Lansing, Mich. (WILX) It's supported by Republicans and Democrats, small businesses and manufacturers and cities and townships.
It's known as Proposal One and it will be on the ballot during the Aug. 5 election. But even without an organized opposition, a poll from the Public Sector Consultants group shows 42 percent of people are either neutral or unsure of how to vote.
"At the moment there is no organized opposition to Proposal 1, except maybe confusion and apathy," said Jeff Williams, the CEO of Public Sector Consultants. "In general when voters do not understand a ballot question, they tend to vote no."
In order to understand Proposal One, there are a few things to understand.
The Personal Property Tax, or PPT, has been criticized by both sides of the aisle and Gov. Rick Snyder as excessive, unfair and even "dumb."
Every business supply -- be it a computer, a copier or even a desk chair -- falls under the PPT. Businesses have to pay an additional tax every year they own the piece of equipment -- that's on top of the sales tax paid when it was purchased.
Through a 10-package bill, the legislature decided to repeal the PPT, but for it to happen, the voters must approve Proposal One.
Disadvantages of the PPT
For many companies, computers and other machinery are replaced frequently. For others, such as General Motors and Ford, parts can last decades.
"If you're Ford or General Motors and you bought a die 20 or 30 years ago that's still in service, that means you've paid tax on that $1 million or $2 million or $5 million dollar piece of equipment every year for the last 20 years," said Williams.
Supporters say the PPT can drive businesses out of Michigan and keep new businesses from building, since other states don't have a PPT at all.
"It tells a lot of companies, 'don't come here and build your factory here because you're going to have a tax on your machinery every year,'" said Sen. Rick Jones (R-Grand Ledge). "By getting rid of this, we hope that this will make a much better atmosphere for jobs to come to Michigan. That's really the goal."
Public Sector Consultants estimates businesses will save about $500 million a year as the tax is phased out, which will theoretically allow businesses to hire and spend elsewhere.
Benefits of PPT
The tough thing about getting rid of the PPT, according to Lansing Mayor Virg Bernero, is that it does give some aid to the cities.
Municipalities get a cut of the PPT pie -- for some it accounts for 10-25 percent of their budget. Lansing receives $3 million, some of which is used for the police and fire departments.
"Even though the PPT is a lousy tax, it's a tax that can be anti-business and anti-jobs, it's vital revenue for cities," Bernero said.

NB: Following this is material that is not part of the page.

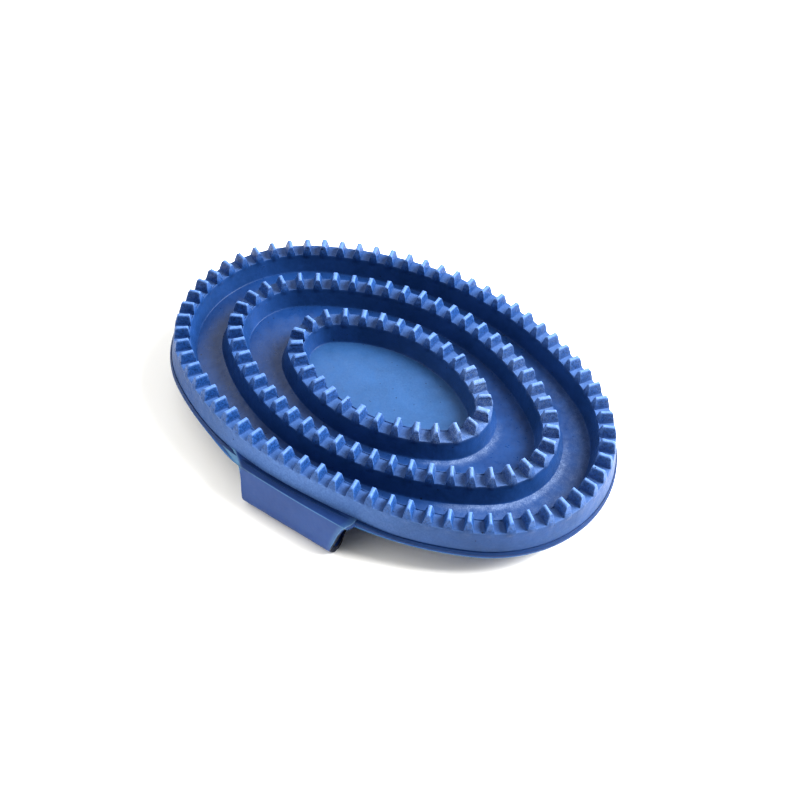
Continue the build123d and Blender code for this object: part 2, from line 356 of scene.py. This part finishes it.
def plate():
    """The oval plate: the three floors on top, and the slightly sunk back."""
    count = 420
    lap = oval_lap(OUTER_OVAL)
    s = np.arange(count) * lap / count
    edge_x, edge_y = oval_at(OUTER_OVAL, s, np.full(count, PLATE_EDGE_OUT))
    back_z = PLATE_BACK_Z + BACK_SINK
    rows = [(share, PLATE_TOP_Z) for share in np.concatenate([[0.004], np.linspace(0.03, 1.0, 56)])]
    rows += [(share, back_z) for share in np.linspace(1.0, 0.03, 30)] + [(0.004, back_z)]
    points = np.zeros((len(rows), count, 3))
    for j, (share, z) in enumerate(rows):
        points[j, :, 0] = edge_x * share
        points[j, :, 1] = edge_y * share
        points[j, :, 2] = z
    edge_share = (np.array([share for share, z in rows]) ** 4)[:, None]
    points = pulled(points, edge_share)
    x, y = points[..., 0], points[..., 1]
    waves = ripple(x, y)
    top = points[..., 2] > PLATE_TOP_Z - 0.1
    points[..., 2] += np.where(top, waves * RIPPLE_TOP - RIPPLE_TOP, waves * RIPPLE_BACK)

    def beside(oval, out, width):
        return bell((offset_from(oval, x, y) - out) / width)

    # pale bands along the feet of the ridges toward the comb's right end, partly dust and partly a painted
    # reflection, and painted light on the inner floor
    foot_out = 5.6
    dust_and_sheen = beside(MIDDLE_OVAL, foot_out, 1.5) * smooth((x - 36) / 20) * smooth((24 - y) / 22)
    dust_and_sheen += beside(INNER_OVAL, foot_out, 1.4) * smooth((x - 24) / 12) * smooth((12 - y) / 14)
    dust_and_sheen += 0.25 * beside(OUTER_OVAL, -7, 4) * smooth((x - 30) / 20)
    painted_light = 0.30 * smooth((-2.5 - offset_from(INNER_OVAL, x, y)) / 3) * top
    masks = {"dust_and_sheen": np.clip(dust_and_sheen, 0, 1) * top, "wear_and_painted_light": painted_light}
    return grid_mesh("comb_plate", domed(points), False, True, masks, cap_u=True, sharp=60)


def ripple(x, y):
    """A slow, shallow unevenness of a moulded rubber surface."""
    total = np.sin(x * 0.21 + 1.3 * np.sin(y * 0.13)) * np.sin(y * 0.27 + 0.8 * np.sin(x * 0.09))
    return 0.6 * total + 0.4 * np.sin(x * 0.47 + 2.0) * np.sin(y * 0.39 + 0.7 + 0.5 * np.sin(x * 0.2))


def rim():
    """The lip round the plate: a soft groove under the wall, a fine step, and a rounded bead."""
    count = 720
    lap = oval_lap(OUTER_OVAL)
    s = np.arange(count) * lap / count
    # distance out and height above the plate's back, away from the strap and then at its roots
    rows = [
        (3.0, 0.0, 3.0, 0.0), (3.8, 0.0, 3.8, 0.0), (4.3, 0.05, 4.3, 0.05), (4.62, 0.2, 4.7, 0.2),
        (4.80, 0.42, 5.1, 0.6), (4.87, 0.7, 5.35, 1.3), (4.89, 0.95, 5.48, 2.2), (4.88, 1.2, 5.5, 2.8),
        (4.85, 1.5, 5.5, 3.3), (4.82, 1.8, 5.5, 3.56), (4.73, 2.0, 5.48, 3.7), (4.66, 2.12, 5.42, 3.79),
        (4.60, 2.16, 5.3, 3.82), (4.56, 2.34, 5.0, 3.76), (4.48, 2.54, 4.6, 3.72), (4.38, 2.68, 4.35, 3.70),
        (4.28, 2.70, 4.2, 3.66), (4.20, 2.58, 4.12, 3.58), (4.14, 2.36, 4.0, 3.55), (3.9, 2.3, 3.7, 3.6),
        (3.4, 2.3, 3.2, 3.6), (3.0, 2.3, 2.6, 3.6),
    ]
    points = np.zeros((len(rows), count, 3))
    for j, (out, up, root_out, root_up) in enumerate(rows):
        x, y = oval_at(OUTER_OVAL, s, np.full(count, out))
        near = over_root(x) * smooth((np.abs(y) - 40) / 8)
        low_on_lip = smooth((out - 3.8) / 0.8)
        flare = FLARE_OUT * bell((x - FLARE_X) / FLARE_WIDTH) * (y < 0) * low_on_lip
        flare = flare * smooth((2.6 - root_up) / 1.2)
        x, y = oval_at(OUTER_OVAL, s, out + (root_out - out) * near + flare)
        points[j, :, 0] = x
        points[j, :, 1] = y
        points[j, :, 2] = PLATE_BACK_Z + up + (root_up - up) * near
    # painted highlights on the lip's lower edge and its step, and painted shade from just under the step into the
    # groove
    lower_edge, step, shaded_rows = slice(3, 6), slice(11, 13), slice(8, None)
    wear_and_painted_light = np.zeros((len(rows), count))
    wear_and_painted_light[lower_edge] = 0.8
    wear_and_painted_light[step] = 0.15
    painted_shade = np.zeros((len(rows), count))
    painted_shade[shaded_rows] = 0.4
    masks = {"wear_and_painted_light": wear_and_painted_light, "painted_shade": painted_shade}
    return grid_mesh("comb_rim", domed(pulled(points)), True, True, masks, sharp=60)


def ribbon(name, stations):
    """A rubber band through stations: outer and inner (y, z), left and right x, bow, sinking wings, painted
    highlight.
    """
    loops = []
    for outer, inner, left, right, bow, sink, _ in stations:
        outer, inner = np.array(outer), np.array(inner)
        middle, half = (left + right) / 2, (right - left) / 2
        loop = []
        for x, t in band_outline(half, STRAP_THICK, BAND_EDGE):
            y, z = inner + (outer - inner) * (t / STRAP_THICK + 0.5)
            y -= math.copysign(bow * ((middle + x - 5.0) / 22.0) ** 2, y)
            z -= sink * (1 - over_root(middle + x))
            if bow and t > 0 and middle + x < WEB_CORNER_X:
                z = min(z, max(corner_height(middle + x, abs(y)), STRAP_UNDER_Z + 0.3))
            loop.append((middle + x, y, max(z, 0.0)))
        loops.append(loop)
    points = np.array(loops)
    x, y, z = points[..., 0], np.abs(points[..., 1]), points[..., 2]
    right_edge = np.array([station[3] for station in stations])[:, None]
    wear_and_painted_light = np.array([station[-1] for station in stations])[:, None]
    # painted highlights: the sloping corner facet of the web, which catches the light, and a thin line on the edge
    # on the right
    sloping = smooth((STRAP_ROOT_Z - 0.05 - corner_height(x, y)) / 0.2)
    wear_and_painted_light = wear_and_painted_light + 0.9 * (z > 12.3) * (x < WEB_CORNER_X) * (y < 59.8) * sloping
    wear_and_painted_light = wear_and_painted_light + 0.7 * bell((x - right_edge + 0.33) / 0.22) * smooth((z - 3.5) / 3.0)
    # painted shade: the crease beside the lip, which lies in the wall's shadow, and the cut face at the right-hand
    # end of the fold, in shadow under the plate
    fold_shade = (z > STRAP_ROOT_Z - 0.9) * (y < 59.4) * (x > -20) * 0.35
    cut_end_shade = 0.92 * smooth((x - right_edge + 0.28) / 0.2)
    cut_end_shade = cut_end_shade * smooth((12.5 - z) / 2.0) * smooth((y - 40) / 8)
    masks = {"wear_and_painted_light": wear_and_painted_light, "painted_shade": np.maximum(fold_shade, cut_end_shade)}
    return grid_mesh(name, points, False, True, masks, cap_u=True, sharp=50)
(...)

Proposal One is designed to make up for the money cities, townships and villages would forfeit due to the repeal of the PPT.
The Use Tax
The Use Tax is paid in lieu of sales tax, most commonly on hotel rooms, telephone calls, equipment leases and used car sales that don't go through a dealer, Williams said.
If Proposal One passes, the state will reapportion -- not increase -- part of the use tax and send it the way of the municipalities.